>>>>>

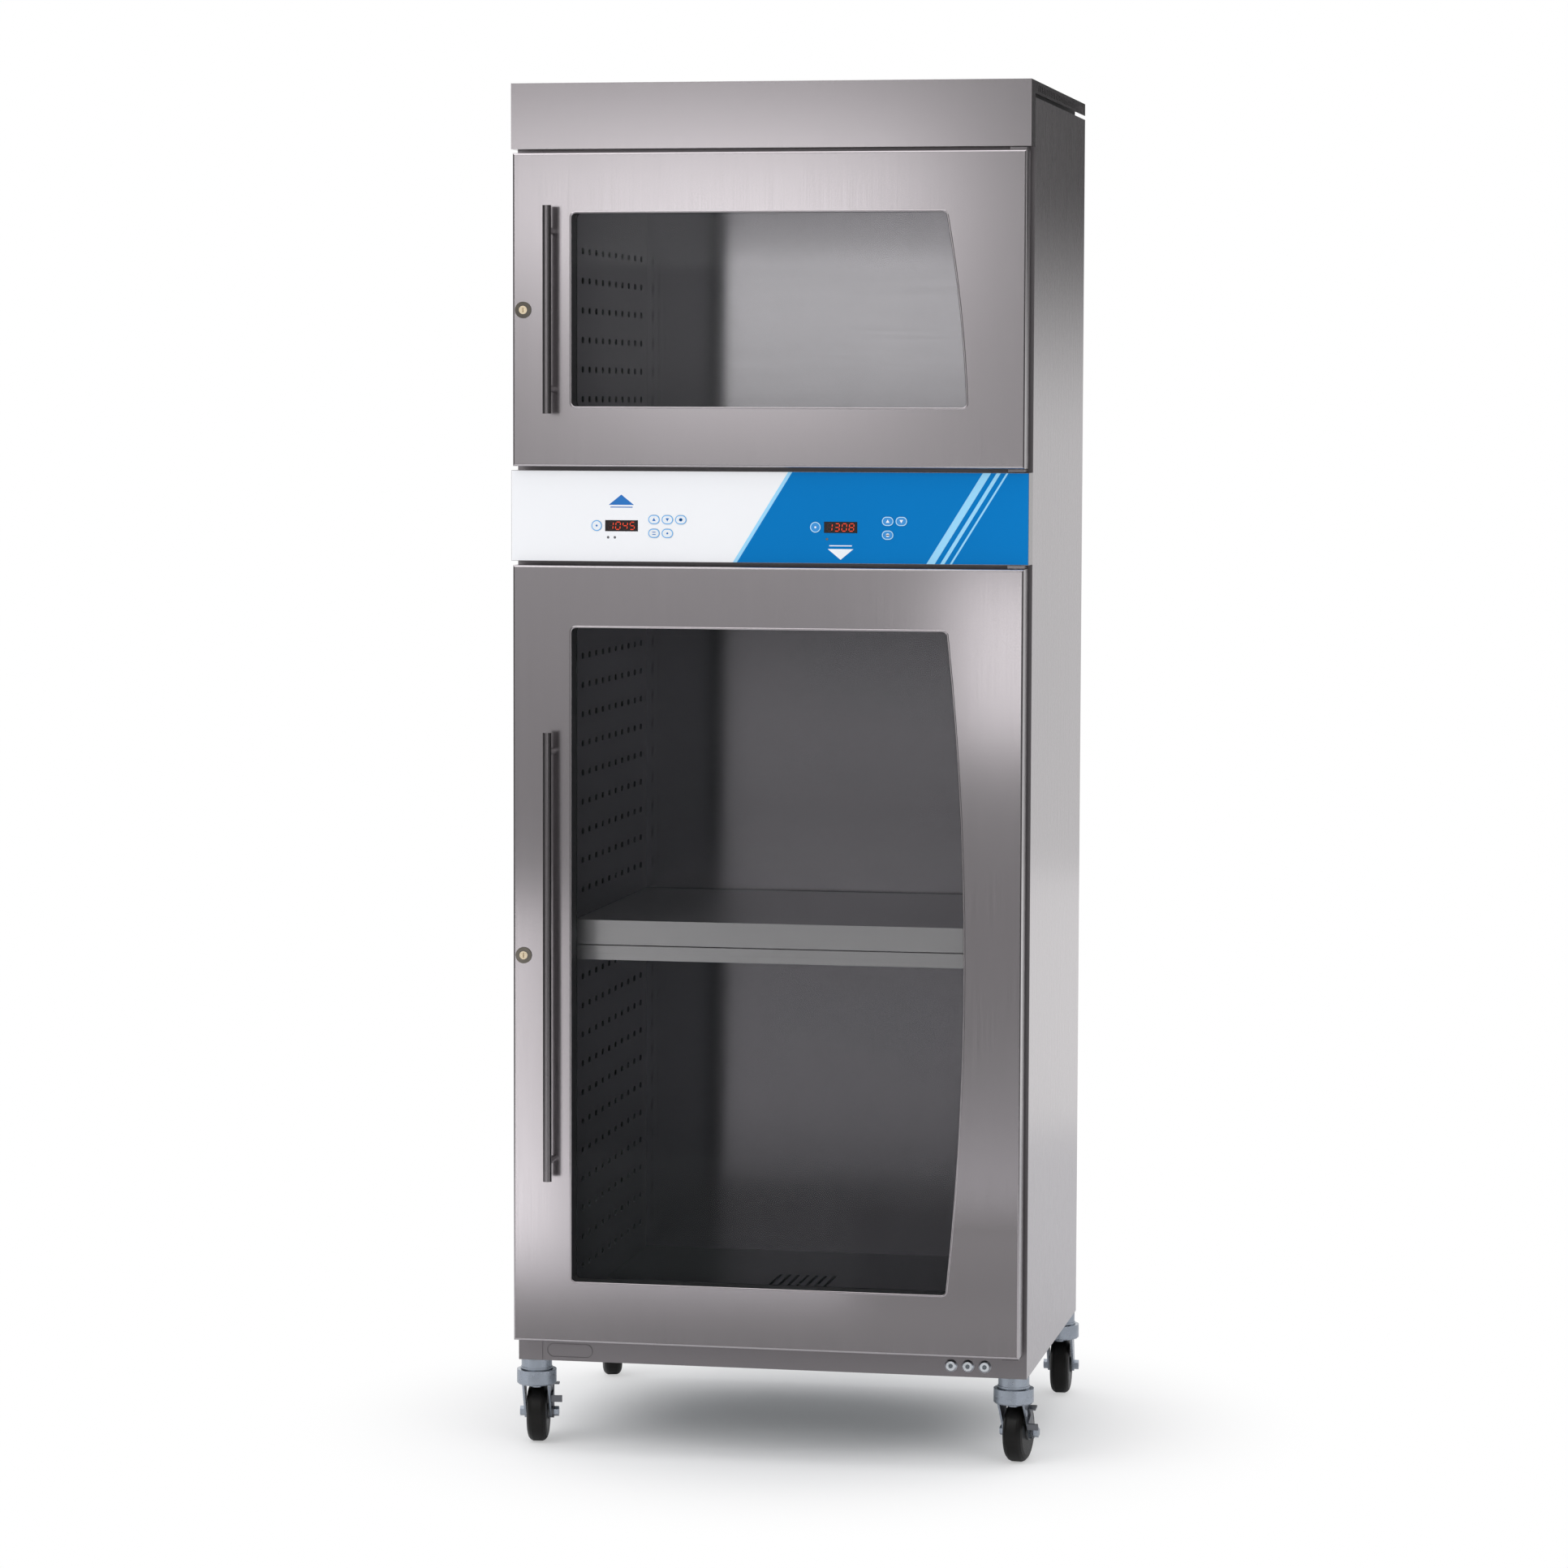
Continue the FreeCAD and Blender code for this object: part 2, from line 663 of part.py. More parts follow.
def display_and_lamp_cutters(y_span):
    """Openings for the displays and the lamps."""
    width, height = display_size
    middle = control_panel_bottom + display_height
    cutters = []
    for x in (left_display_x, right_display_x):
        cutters.append(block(around(x, width / 2 + key_gap), y_span, around(middle, height / 2 + key_gap)))
    for x, z in lamp_centres():
        cutters.append(rod(lamp_radius + key_gap, Vector(x, y_span[0], z), Vector(x, y_span[1], z)))
    return cutters


def make_control_tray():
    """Folded steel box behind the overlay, open at the back, with a square hole for each key."""
    outer = block((-half_width, half_width), (tray_front, 0), (control_panel_bottom, control_panel_top))
    inner_x = (-half_width + liner_sheet, half_width - liner_sheet)
    inner_z = (control_panel_bottom + liner_sheet, control_panel_top - liner_sheet)
    inner = block(inner_x, (tray_back_face, 1), inner_z)
    cutter_y = (tray_front - 1, tray_back_face + 1)
    cuts = [inner] + display_and_lamp_cutters(cutter_y)
    for name, (x, z) in key_centres().items():
        width, height = key_outline(name)
        cuts.append(block(around(x, width / 2 + key_gap), cutter_y, around(z, height / 2 + key_gap)))
    return outer.cut(cuts)


def make_control_overlay():
    """Printed film on the tray's face, cut out round the keys, the displays and the lamps."""
    half = half_width - overlay_margin
    z_span = (control_panel_bottom + overlay_margin, control_panel_top - overlay_margin)
    film = block((-half, half), (-panel_projection, tray_front), z_span)
    cutter_y = (-panel_projection - 1, tray_front + 1)
    cuts = display_and_lamp_cutters(cutter_y)
    for name, (x, z) in key_centres().items():
        width, height = key_outline(name)
        cuts.append(stadium(x, z, width + 2 * key_gap, height + 2 * key_gap, cutter_y))
    return film.cut(cuts)


def make_control_boards():
    """Two circuit boards on posts, with their displays, lamps and key switches."""
    board_face = tray_back_face + board_setback
    part_front = -panel_projection + display_setback
    switch_front = -panel_projection - key_proud + key_stack() + key_travel + switch_gap
    display_z = around(control_panel_bottom + display_height, display_size[1] / 2)
    boards = []
    for side, display_x in (("left", left_display_x), ("right", right_display_x)):
        own = [centre for name, centre in key_centres().items() if name.startswith(side)]
        x_span = (min(x for x, z in own) - board_margin, max(x for x, z in own) + board_margin)
        z_span = (min(z for x, z in own) - board_margin, max(z for x, z in own) + board_margin)
        pieces = [block(x_span, (board_face, board_face + board_thickness), z_span)]
        pieces.append(block(around(display_x, display_size[0] / 2), (part_front, board_face), display_z))
        for x, z in own:
            switch_y = (switch_front, board_face)
            pieces.append(block(around(x, switch_side / 2), switch_y, around(z, switch_side / 2)))
        for x, z in lamp_centres():
            if x_span[0] < x < x_span[1]:
                pieces.append(rod(lamp_radius, Vector(x, part_front, z), Vector(x, board_face, z)))
        for x in (x_span[0] + board_post, x_span[1] - board_post):
            for z in (z_span[0] + board_post, z_span[1] - board_post):
                post_y = (tray_back_face, board_face)
                pieces.append(block(around(x, board_post / 2), post_y, around(z, board_post / 2)))
        boards.append(joined(pieces))
    return boards


def key_stack():
    """A key's whole length, from its raised face to the back of its flange."""
    return key_proud + overlay_thickness + liner_sheet + key_gap + key_flange[1]


def make_key(name, x, z):
    """A key's raised cap, and the square flange that keeps it behind the tray."""
    front = -panel_projection - key_proud
    flange_front = tray_back_face + key_gap
    width, height = key_outline(name)
    extra, thickness = key_flange
    cap = stadium(x, z, width, height, (front, flange_front))
    flange = block(around(x, width / 2 + extra), (flange_front, flange_front + thickness),
                   around(z, height / 2 + extra))
    return joined([cap, flange])


# ---- Base rail, machinery and inlet ----------------------------------------------------------
def make_breaker_bodies():
    """Reset breakers: a bored conical bezel and neck in front of a square body."""
    height = underside + breaker_height
    bezel_outer, bezel_inner, bezel_length = breaker_bezel
    neck_radius, neck_length = breaker_neck
    side, body_length = breaker_body
    bore = breaker_button_radius + breaker_button_gap
    neck_end = bezel_length + neck_length
    profile = [
        (bore, 0), (bezel_inner, 0), (bezel_outer, bezel_length), (neck_radius, bezel_length),
        (neck_radius, neck_end), (bore, neck_end),
    ]
    bodies = []
    for x in breaker_x:
        bushing = turned(profile)
        bushing.rotate(Vector(0, 0, 0), X_AXIS, -90)
        bushing.translate(Vector(x, frame_front - bezel_length, height))
        back = frame_front + neck_length
        case = block(around(x, side / 2), (back, back + body_length), around(height, side / 2))
        bodies.append(joined([bushing, case]))
    return bodies


def make_breaker_button(x):
    front = frame_front - breaker_bezel[2] + breaker_button_setback
    back = frame_front + breaker_neck[1] - breaker_travel - breaker_button_gap
    height = underside + breaker_height
    return rod(breaker_button_radius, Vector(x, front, height), Vector(x, back, height))


def make_blower_motors():
    """One motor under each tank, hung from its floor by a flange."""
    motors = []
    for opening in (upper_opening, lower_opening):
        top = opening[0] - plenum_height
        bore = shaft_radius + shaft_fit
        flange_radius, flange_thickness = motor_flange
        profile = [
            (bore, top), (flange_radius, top), (flange_radius, top - flange_thickness),
            (motor_radius, top - flange_thickness), (motor_radius, top - motor_height),
            (0, top - motor_height), (0, top - shaft_reach), (bore, top - shaft_reach),
        ]
        motor = turned(profile)
        motor.translate(Vector(0, blower_y, 0))
        motors.append(motor)
    return motors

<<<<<

# EXERCISE:
Take the lines above from the first through the one containing "return outer.cut(cuts)" and reproduce them exactly; include nothing else.

# ANSWER FOR THIS EXERCISE:
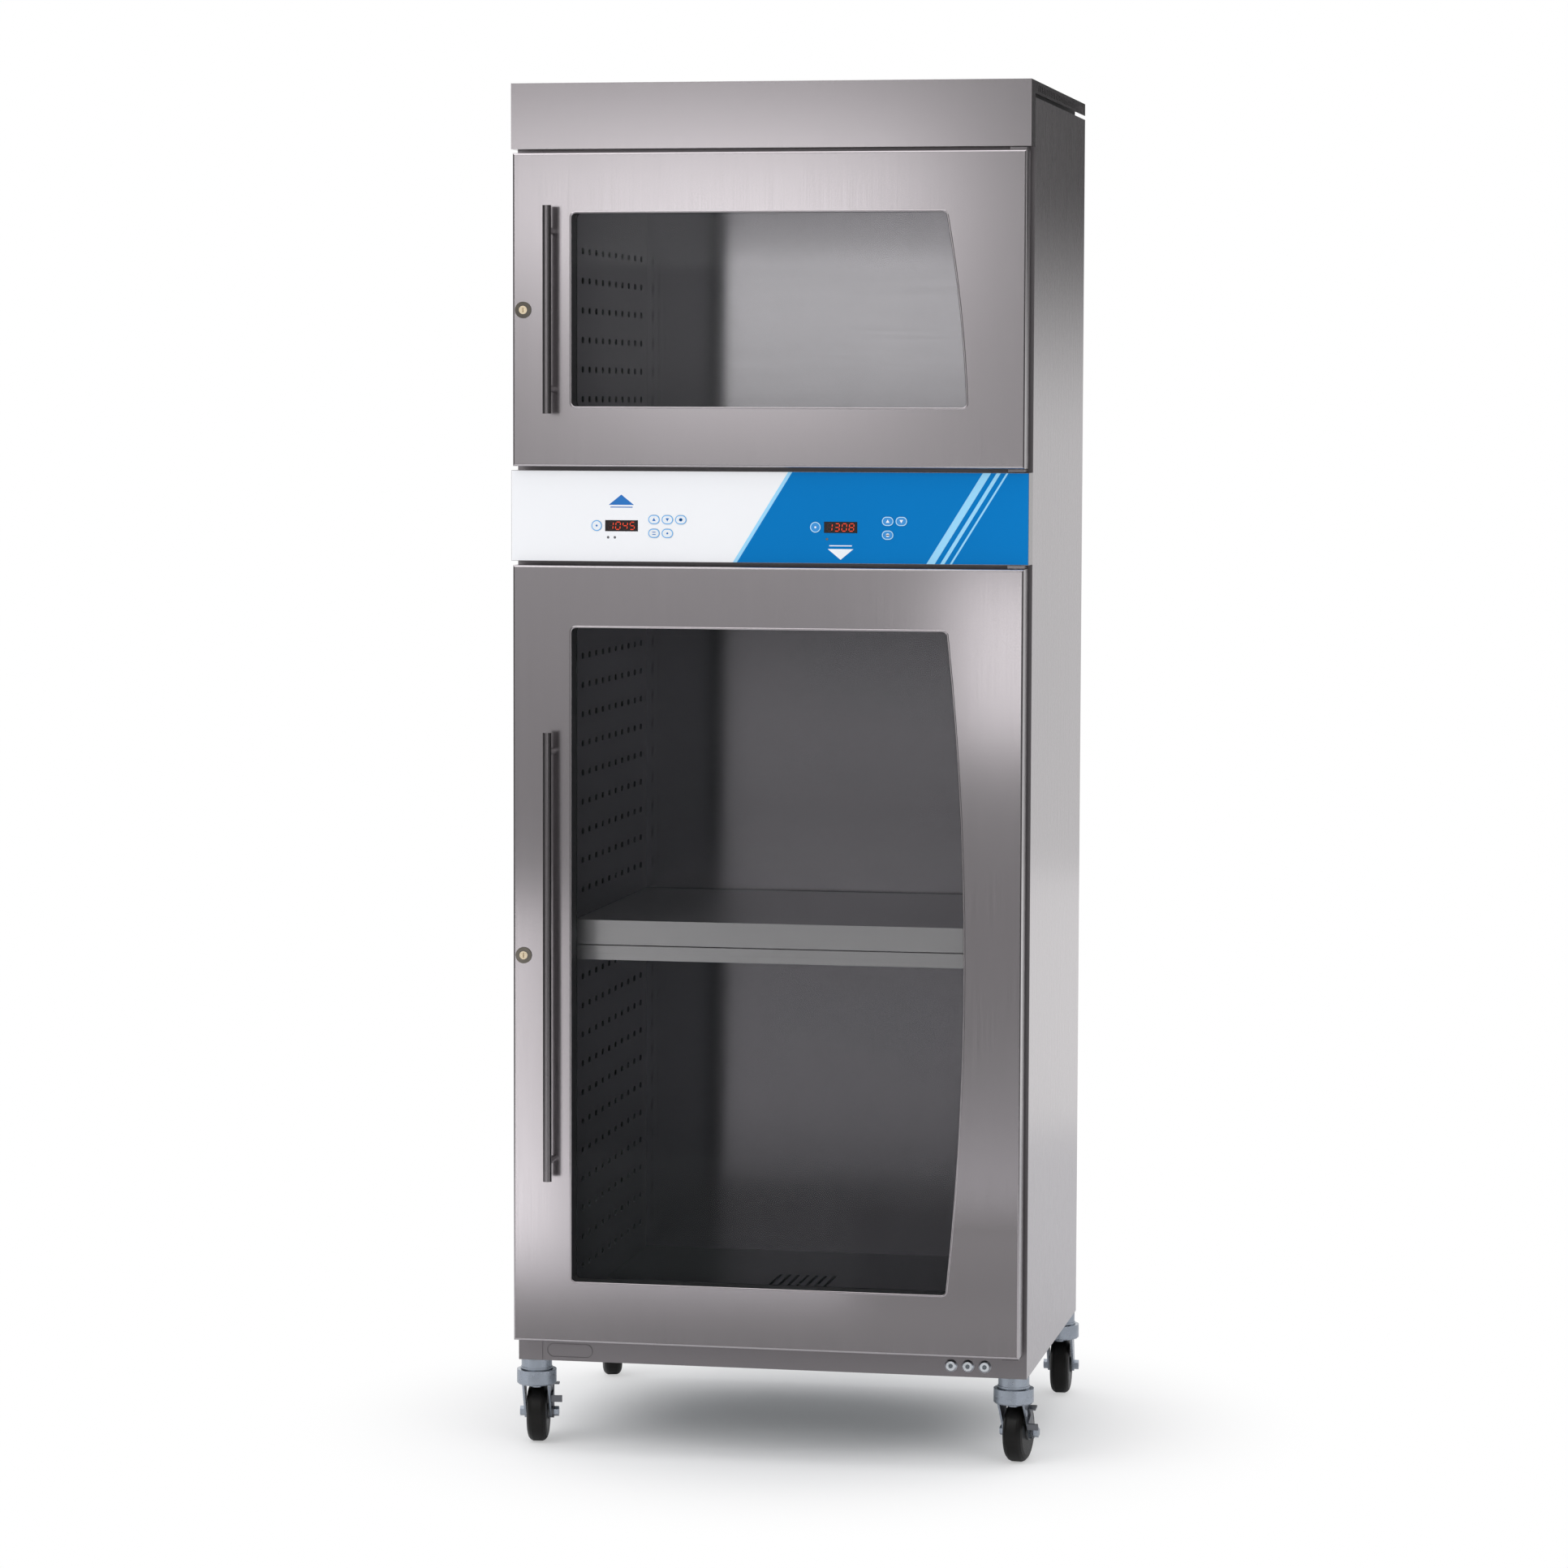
Continue the FreeCAD and Blender code for this object: part 2, from line 663 of part.py. More parts follow.
def display_and_lamp_cutters(y_span):
    """Openings for the displays and the lamps."""
    width, height = display_size
    middle = control_panel_bottom + display_height
    cutters = []
    for x in (left_display_x, right_display_x):
        cutters.append(block(around(x, width / 2 + key_gap), y_span, around(middle, height / 2 + key_gap)))
    for x, z in lamp_centres():
        cutters.append(rod(lamp_radius + key_gap, Vector(x, y_span[0], z), Vector(x, y_span[1], z)))
    return cutters


def make_control_tray():
    """Folded steel box behind the overlay, open at the back, with a square hole for each key."""
    outer = block((-half_width, half_width), (tray_front, 0), (control_panel_bottom, control_panel_top))
    inner_x = (-half_width + liner_sheet, half_width - liner_sheet)
    inner_z = (control_panel_bottom + liner_sheet, control_panel_top - liner_sheet)
    inner = block(inner_x, (tray_back_face, 1), inner_z)
    cutter_y = (tray_front - 1, tray_back_face + 1)
    cuts = [inner] + display_and_lamp_cutters(cutter_y)
    for name, (x, z) in key_centres().items():
        width, height = key_outline(name)
        cuts.append(block(around(x, width / 2 + key_gap), cutter_y, around(z, height / 2 + key_gap)))
    return outer.cut(cuts)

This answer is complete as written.